Legal articles

On the appointment of a voluntary auditor in a non-compulsory company

Commentary on the Resolution of November 28, 2024 of the General Directorate of Legal Security and Public Faith (DGSJFP).

With recurrence, which increases at the end of the financial years, there are problems related to the appointment of voluntary auditors of commercial companies ex article 265. 2 of the TRLSC, which provides that “In companies that are not obliged to have their annual accounts audited by an auditor, shareholders representing at least five percent of the share capital may request the commercial registrar of the company’s registered office to appoint, at the company’s expense, an auditor to review the annual accounts for a given year, provided that three months have not elapsed since the closing date of that year”.

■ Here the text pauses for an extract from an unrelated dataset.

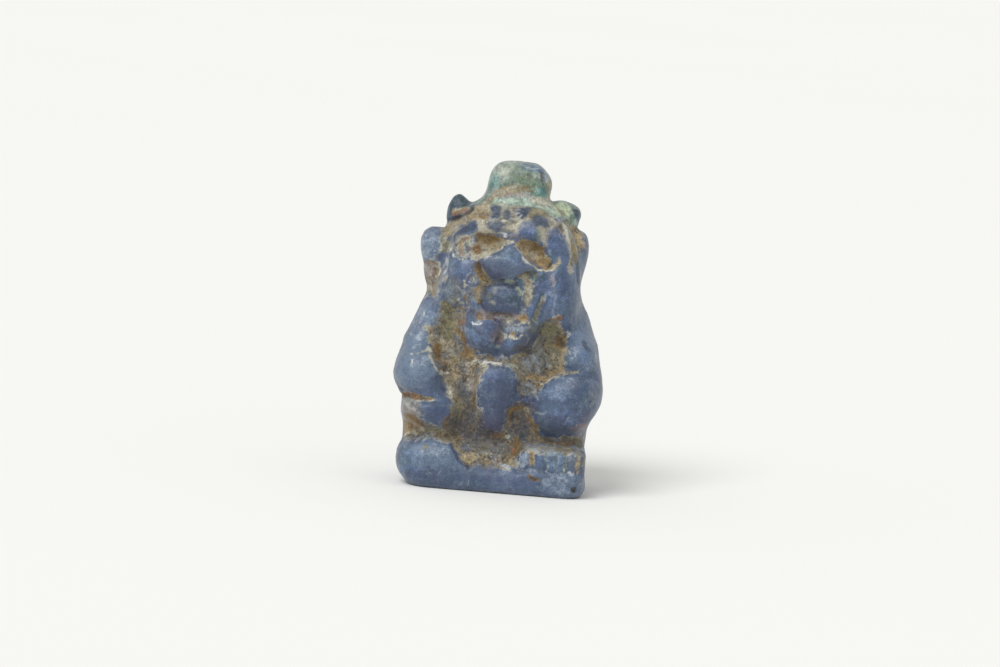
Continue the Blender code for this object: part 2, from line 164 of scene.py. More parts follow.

This precept, the wording of which is clear, has given rise to an interesting debate in terms of interpretation on certain aspects derived from the rule, in relation to other precepts regulating the appointment of an auditor, in particular Article 264.

The Resolution of November 28, 2024 of the Directorate General of Legal Security and Public Faith (DGSJFP) (BOE December 25, 2024) deals with the appeal filed by the chairman of the board of directors of the company EACSL against the qualification note of the Mercantile Registrar of Albacete. Said note rejected the registration of the appointment of a voluntary auditor agreed in the general meeting to verify the accounts for the fiscal year 2023 and, as far as the present commentary is concerned, it said:

“2. A Request for the Appointment of an Auditor has been filed in accordance with Article 265.2 of the Spanish Corporate Law.

265.2 of the Capital Companies Act, at the request of a minority shareholder, the Registrar having resolved that the appointment was appropriate and the same being pending as it is being appealed before the General Directorate and pending the resolution of the same.

3º Since when the appointment is made by the General Meeting of the Company, it must take place before the end of the first financial year to be audited and for an initial period of time, which may not be less than three years from the date on which the first financial year to be audited begins, all in accordance with the provisions of Article 264.1 of the Consolidated Text of the Capital Companies Act”.

The appeal against the rating argued, among other arguments, that the appointment of a voluntary auditor was valid despite the request of the minority shareholder, and that the appointment of a voluntary auditor did not apply.

minority shareholder and that the time restrictions did not apply to companies not obliged to audit their accounts.

In order to resolve the appeal, the DGSJFP analyzes the directly applicable regulations of the Commercial Code (articles 18 and 20), articles 253, 263, 264 and 265.2 of the Spanish Commercial Code (articles 253, 263, 264 and 265.2 of the Spanish Commercial Code),

264 and 265.2 of the Capital Companies Act, Law 22/2015, on Account Auditing, and in particular, Article 22, which regulates the hiring of auditors for non-mandatory audits and previous resolutions of the DGSJFP itself, as most recently those of April 18 and 30, 2024.

And, resolving the aspects of greatest interest due to the fact that they arise with certain frequency in ordinary practice, the DGSJYFP establishes the following doctrine:

 

  1. On voluntary appointment after the close of the financial year: It points out that the time limitations of Article 264.1 LSC apply only to companies obliged to audit their accounts. In the case of voluntary audits, the freedom of appointment is recognized at any time, even after the close of the financial year.
  2. On the need for the appointment to be for at least three financial years. The resolution establishes that, in the case of voluntary appointments, it is not necessary that the appointment be made for a minimum period of three years.
  3. On the competence to appoint the voluntary auditor. It clarifies that the appointment can be made by both the general meeting and the administrative body, as there is no exclusive competence attribution.
  4. Article 265.2 TRLSC guarantees minority shareholders the right to appoint an independent auditor, but this right is not violated if the company appoints a voluntary auditor that complies with the principles of independence and professionalism.

 

It is reaffirmed that, in order to preserve the minority shareholder’s right, the voluntary appointment must: a) Be registered in the Mercantile Registry. b) Guarantee access to the audit report.

The Resolution considers that the voluntary appointment can prevail over the request of the minority shareholder if it meets these requirements, aligning itself with the previous doctrine of the DGSJFP, and therefore holds that there is no sort of lis pendens, so that the prior request at the request of the minority shareholder(s) does not prevent the corporate bodies from appointing a voluntary auditor.

The decision reaffirms the independence of the auditor as a sufficient guarantee to protect the rights of minority shareholders, regardless of the origin of the appointment.

The thesis upheld by the Directorate General represents an advance in the interpretation of corporate rights, underlining the balance between the rights of minorities and the organizational freedom of non-compulsory companies and reinforces the flexibility in the appointment of auditors in a context of non-compulsory audits, provided that transparency and the principles of professional independence are respected.